‘Harry Potter invisibility cloak’ developed for photonic chips

9 Nov 2016

Electrical and computer engineering associate professor Rajesh Menon. Image: Dan Hixson/University of Utah College of Engineering

A type of invisibility cloak has been developed that could dramatically reduce the size of processing chips in future computers.

Photonics is the future of computing. Yet to be perfected, this form of physics is destined to play a central role in tomorrow’s data centres, mobile devices and pretty much everything that will connect the world.

The reason it will dominate is that despite not yet being an ideal way of transferring memory or energy in a manner that suits our current technologies, physicists know they’re on to something.

If only they could find a way to harness their current findings into anything tangible, manageable and ultimately, useable.

Photonics

The main problem is at a small scale. Photonic chips are the holy grail, replacing today’s silicon-based variants with much faster options that consume less power and, thus, heat up less.
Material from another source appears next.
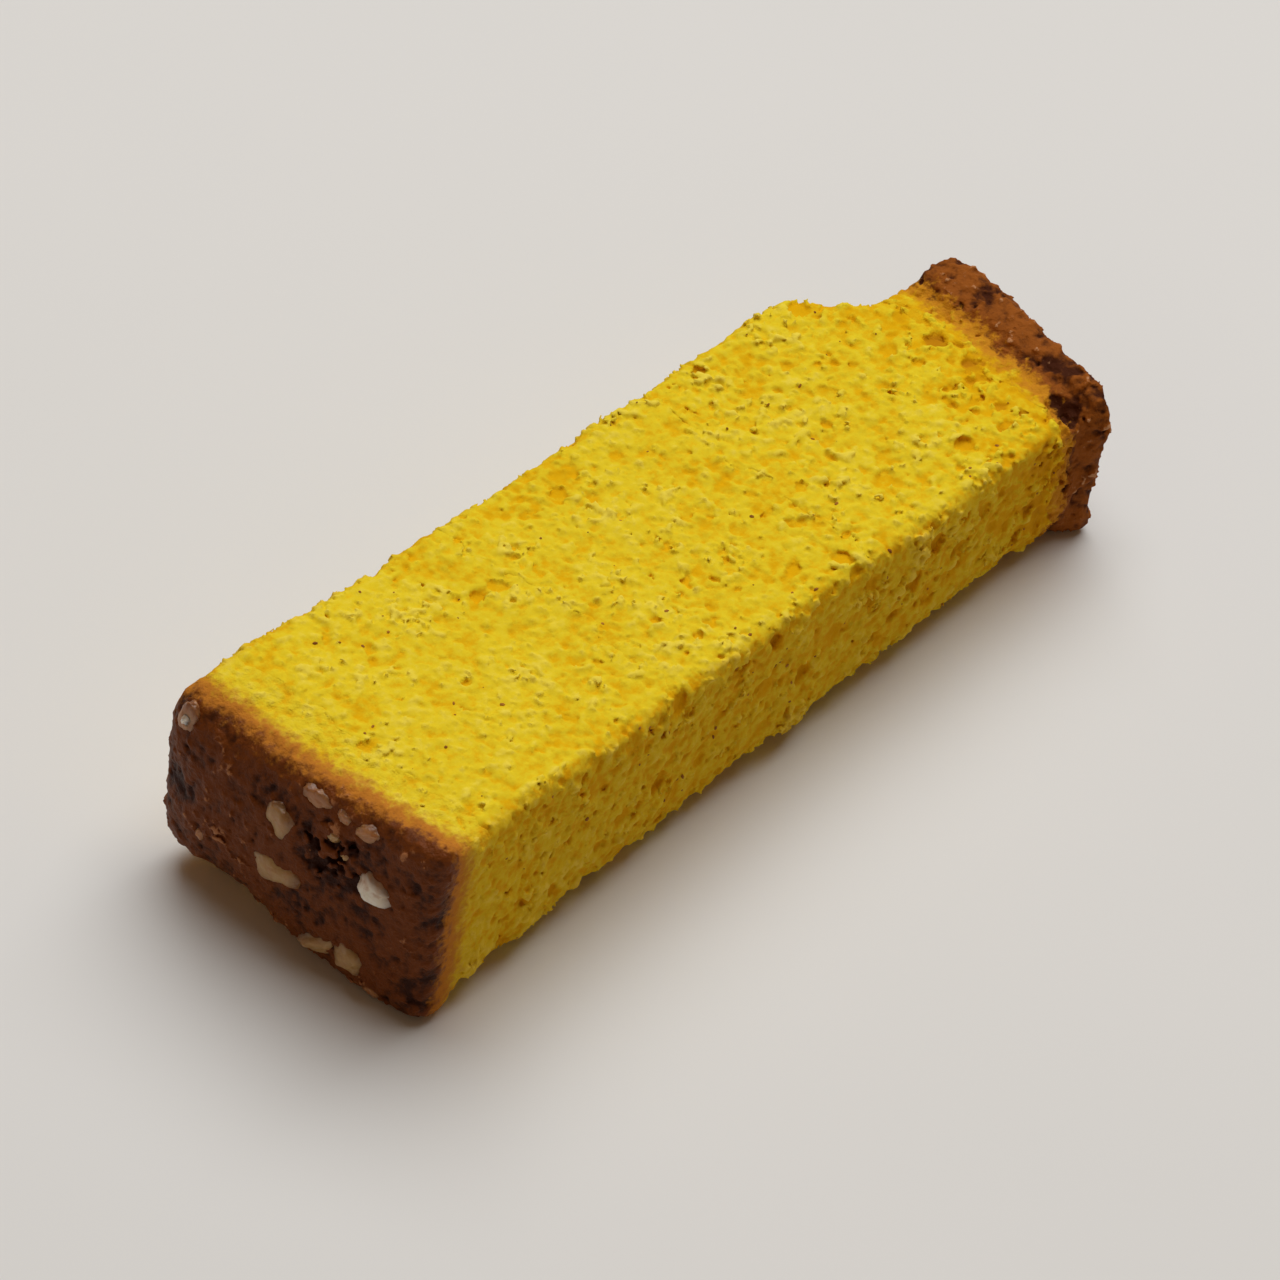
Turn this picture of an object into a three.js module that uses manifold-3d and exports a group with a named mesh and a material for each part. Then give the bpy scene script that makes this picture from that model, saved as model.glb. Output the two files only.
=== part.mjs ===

The photonics contained in these future chips could make up billions of devices, each with their own role, much like modern transistors. However unlike transistors, photonic devices don’t work well when they’re bundled beside each other.

They will not work because the light leakage between them will cause “crosstalk”, similar to radio interference. If they are spaced far apart to solve this problem, you end up with a chip that is much too large.

But University of Utah electrical and computer engineering associate professor, Rajesh Menon, and his team have developed a cloaking device to solve that problem.

“The principle we are using is similar to that of the Harry Potter invisibility cloak,” Menon said in a paper published in Nature Communications.

“Any light that comes to one device is redirected back, as if to mimic the situation of not having a neighbouring device.

“It’s like a barrier – it pushes the light back into the original device. It is being fooled into thinking there is nothing on the other side.”

Menon believes the most immediate application for this technology, and for photonic chips in general, will be for data centres similar to the ones used by services like Google and Facebook.

“By going from electronics to photonics, we can make computers much more efficient and ultimately, make a big impact on carbon emissions and energy usage for all kinds of things,” Menon said. “It’s a big impact and a lot of people are trying to solve it.”

A few months ago, a team of researchers took the first step towards a quantum internet, after they successfully teleported a particle of light 6km away over a straight line distance.

Having been teleported via a fibre optic cable across the city of Calgary, this teleportation has set a new record for transferring a quantum state by teleportation.

Soon after, researchers at Pennsylvania State University developed a very sophisticated, high-speed beam-scanning technique that could take printing speeds into overdrive.

By using a space charge-controlled KTN beam deflector – a kind of crystal made of potassium tantalate and potassium niobate – with a large electro-optic effect, the team has been able to increase the speed of 2D and 3D printing by up to 1,000.